----- Material provided
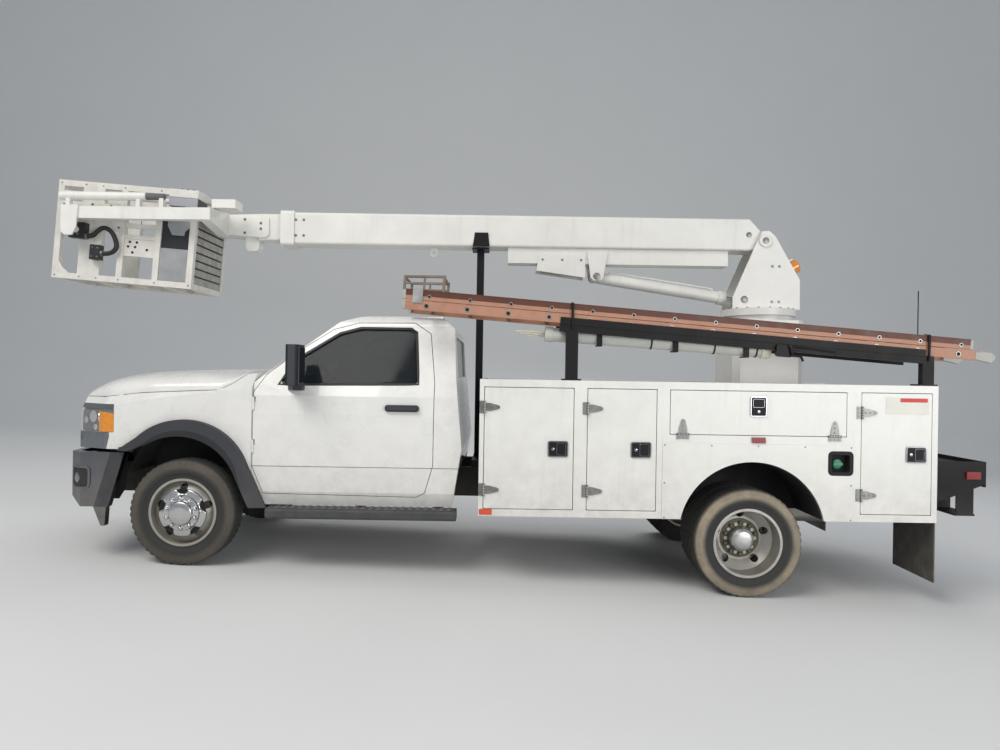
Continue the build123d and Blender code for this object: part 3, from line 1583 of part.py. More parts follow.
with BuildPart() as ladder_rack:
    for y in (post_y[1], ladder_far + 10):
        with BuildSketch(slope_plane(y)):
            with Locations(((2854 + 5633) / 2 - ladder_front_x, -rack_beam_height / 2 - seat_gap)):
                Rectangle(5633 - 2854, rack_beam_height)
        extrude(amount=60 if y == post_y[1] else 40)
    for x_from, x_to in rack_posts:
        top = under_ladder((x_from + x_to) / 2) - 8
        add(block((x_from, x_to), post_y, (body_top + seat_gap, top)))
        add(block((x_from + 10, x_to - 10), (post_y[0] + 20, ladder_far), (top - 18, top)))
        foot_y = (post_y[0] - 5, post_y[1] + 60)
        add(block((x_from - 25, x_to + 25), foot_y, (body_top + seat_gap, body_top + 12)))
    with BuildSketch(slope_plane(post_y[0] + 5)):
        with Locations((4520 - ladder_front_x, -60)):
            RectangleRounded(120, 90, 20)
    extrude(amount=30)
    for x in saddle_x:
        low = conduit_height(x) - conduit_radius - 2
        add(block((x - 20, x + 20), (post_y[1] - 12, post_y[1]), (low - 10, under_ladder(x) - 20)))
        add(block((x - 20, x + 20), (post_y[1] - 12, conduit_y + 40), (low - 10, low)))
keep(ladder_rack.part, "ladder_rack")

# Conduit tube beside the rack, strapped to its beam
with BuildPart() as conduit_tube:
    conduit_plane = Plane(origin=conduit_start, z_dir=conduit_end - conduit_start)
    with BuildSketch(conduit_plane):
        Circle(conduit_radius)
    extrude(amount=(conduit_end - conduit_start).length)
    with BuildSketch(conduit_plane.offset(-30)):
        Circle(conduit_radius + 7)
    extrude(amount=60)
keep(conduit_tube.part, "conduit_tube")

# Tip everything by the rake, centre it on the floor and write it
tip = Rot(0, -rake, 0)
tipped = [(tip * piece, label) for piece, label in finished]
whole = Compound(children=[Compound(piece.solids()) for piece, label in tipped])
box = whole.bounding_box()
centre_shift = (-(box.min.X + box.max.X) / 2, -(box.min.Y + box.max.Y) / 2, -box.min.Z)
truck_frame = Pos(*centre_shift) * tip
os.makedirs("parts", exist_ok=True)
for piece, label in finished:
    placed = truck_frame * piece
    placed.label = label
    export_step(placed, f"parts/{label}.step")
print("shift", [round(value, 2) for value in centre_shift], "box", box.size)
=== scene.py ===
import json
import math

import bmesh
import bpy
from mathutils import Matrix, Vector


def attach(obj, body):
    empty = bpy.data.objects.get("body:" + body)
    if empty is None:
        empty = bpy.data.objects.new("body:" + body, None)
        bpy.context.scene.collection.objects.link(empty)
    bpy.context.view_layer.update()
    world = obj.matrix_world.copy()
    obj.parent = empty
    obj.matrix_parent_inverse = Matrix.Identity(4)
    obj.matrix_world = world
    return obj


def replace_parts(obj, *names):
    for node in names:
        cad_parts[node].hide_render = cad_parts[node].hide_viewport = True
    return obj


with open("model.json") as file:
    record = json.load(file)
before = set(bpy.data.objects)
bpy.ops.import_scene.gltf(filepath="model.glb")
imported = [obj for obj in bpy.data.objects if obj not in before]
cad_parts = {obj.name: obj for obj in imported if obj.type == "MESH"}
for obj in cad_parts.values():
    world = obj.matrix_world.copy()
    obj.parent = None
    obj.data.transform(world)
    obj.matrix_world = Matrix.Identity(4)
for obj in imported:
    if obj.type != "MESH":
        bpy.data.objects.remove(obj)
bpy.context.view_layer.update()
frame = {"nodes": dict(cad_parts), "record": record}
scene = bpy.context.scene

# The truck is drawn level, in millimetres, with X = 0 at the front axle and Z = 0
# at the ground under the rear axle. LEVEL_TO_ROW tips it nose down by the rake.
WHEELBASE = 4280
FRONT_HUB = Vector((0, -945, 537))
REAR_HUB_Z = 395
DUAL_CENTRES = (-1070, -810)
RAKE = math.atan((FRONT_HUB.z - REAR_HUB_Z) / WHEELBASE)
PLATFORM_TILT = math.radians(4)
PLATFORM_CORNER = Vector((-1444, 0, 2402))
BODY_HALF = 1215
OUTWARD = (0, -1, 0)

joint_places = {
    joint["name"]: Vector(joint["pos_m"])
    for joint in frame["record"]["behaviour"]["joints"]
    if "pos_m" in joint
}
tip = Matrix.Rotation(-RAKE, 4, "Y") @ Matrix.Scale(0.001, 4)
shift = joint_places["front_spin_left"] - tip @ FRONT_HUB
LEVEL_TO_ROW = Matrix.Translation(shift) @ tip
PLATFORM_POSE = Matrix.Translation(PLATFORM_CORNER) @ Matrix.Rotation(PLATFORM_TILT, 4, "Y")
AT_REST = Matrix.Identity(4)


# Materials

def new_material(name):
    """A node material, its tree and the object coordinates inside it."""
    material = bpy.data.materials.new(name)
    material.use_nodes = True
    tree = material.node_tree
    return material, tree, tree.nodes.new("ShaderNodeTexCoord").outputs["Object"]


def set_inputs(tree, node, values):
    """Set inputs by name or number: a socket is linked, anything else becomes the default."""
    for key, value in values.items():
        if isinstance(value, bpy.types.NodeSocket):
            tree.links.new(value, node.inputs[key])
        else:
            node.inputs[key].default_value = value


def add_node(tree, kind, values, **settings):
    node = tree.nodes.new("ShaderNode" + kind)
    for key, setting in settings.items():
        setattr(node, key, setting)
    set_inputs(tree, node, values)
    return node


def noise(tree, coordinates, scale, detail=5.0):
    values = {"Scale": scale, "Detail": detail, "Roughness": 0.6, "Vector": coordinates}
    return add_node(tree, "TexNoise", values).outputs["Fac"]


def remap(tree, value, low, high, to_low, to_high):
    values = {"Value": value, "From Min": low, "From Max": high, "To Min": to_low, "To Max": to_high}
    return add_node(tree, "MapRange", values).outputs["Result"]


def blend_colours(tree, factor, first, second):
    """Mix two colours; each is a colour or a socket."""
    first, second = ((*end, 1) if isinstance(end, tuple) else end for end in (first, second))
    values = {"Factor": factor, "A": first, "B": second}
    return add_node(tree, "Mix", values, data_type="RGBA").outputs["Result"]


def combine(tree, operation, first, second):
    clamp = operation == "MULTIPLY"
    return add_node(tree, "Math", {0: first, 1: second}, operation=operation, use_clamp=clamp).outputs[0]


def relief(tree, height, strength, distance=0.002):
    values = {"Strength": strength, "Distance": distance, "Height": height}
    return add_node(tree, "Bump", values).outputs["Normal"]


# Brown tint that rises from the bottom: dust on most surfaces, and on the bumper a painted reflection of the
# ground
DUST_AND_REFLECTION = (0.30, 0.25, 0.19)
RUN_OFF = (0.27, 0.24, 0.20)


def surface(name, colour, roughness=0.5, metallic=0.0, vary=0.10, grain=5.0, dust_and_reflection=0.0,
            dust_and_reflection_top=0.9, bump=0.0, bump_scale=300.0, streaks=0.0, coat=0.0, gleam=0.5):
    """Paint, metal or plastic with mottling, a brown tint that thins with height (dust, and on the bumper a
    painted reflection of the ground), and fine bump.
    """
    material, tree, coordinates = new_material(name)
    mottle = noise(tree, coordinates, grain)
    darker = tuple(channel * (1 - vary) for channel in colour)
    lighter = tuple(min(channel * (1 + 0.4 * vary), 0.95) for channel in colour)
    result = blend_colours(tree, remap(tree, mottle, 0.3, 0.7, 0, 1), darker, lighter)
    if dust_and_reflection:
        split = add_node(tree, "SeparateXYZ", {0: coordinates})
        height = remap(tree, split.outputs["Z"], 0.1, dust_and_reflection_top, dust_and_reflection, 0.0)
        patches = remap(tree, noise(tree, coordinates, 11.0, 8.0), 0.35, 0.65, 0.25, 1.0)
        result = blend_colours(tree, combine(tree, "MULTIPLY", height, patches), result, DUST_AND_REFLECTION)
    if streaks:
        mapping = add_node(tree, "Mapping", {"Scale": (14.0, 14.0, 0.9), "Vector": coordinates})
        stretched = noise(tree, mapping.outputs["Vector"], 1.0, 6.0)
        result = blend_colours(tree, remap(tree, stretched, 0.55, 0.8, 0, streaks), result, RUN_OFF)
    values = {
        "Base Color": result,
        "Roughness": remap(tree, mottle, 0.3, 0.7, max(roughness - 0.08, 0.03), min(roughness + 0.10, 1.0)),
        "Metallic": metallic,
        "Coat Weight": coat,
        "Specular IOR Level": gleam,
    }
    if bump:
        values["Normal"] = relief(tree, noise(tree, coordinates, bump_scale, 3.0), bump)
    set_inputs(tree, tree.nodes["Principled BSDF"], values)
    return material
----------
Given exercise:
Using the listing above, list every line in which the string "context" occurs.

Task result:
        bpy.context.scene.collection.objects.link(empty)
    bpy.context.view_layer.update()
bpy.context.view_layer.update()
scene = bpy.context.scene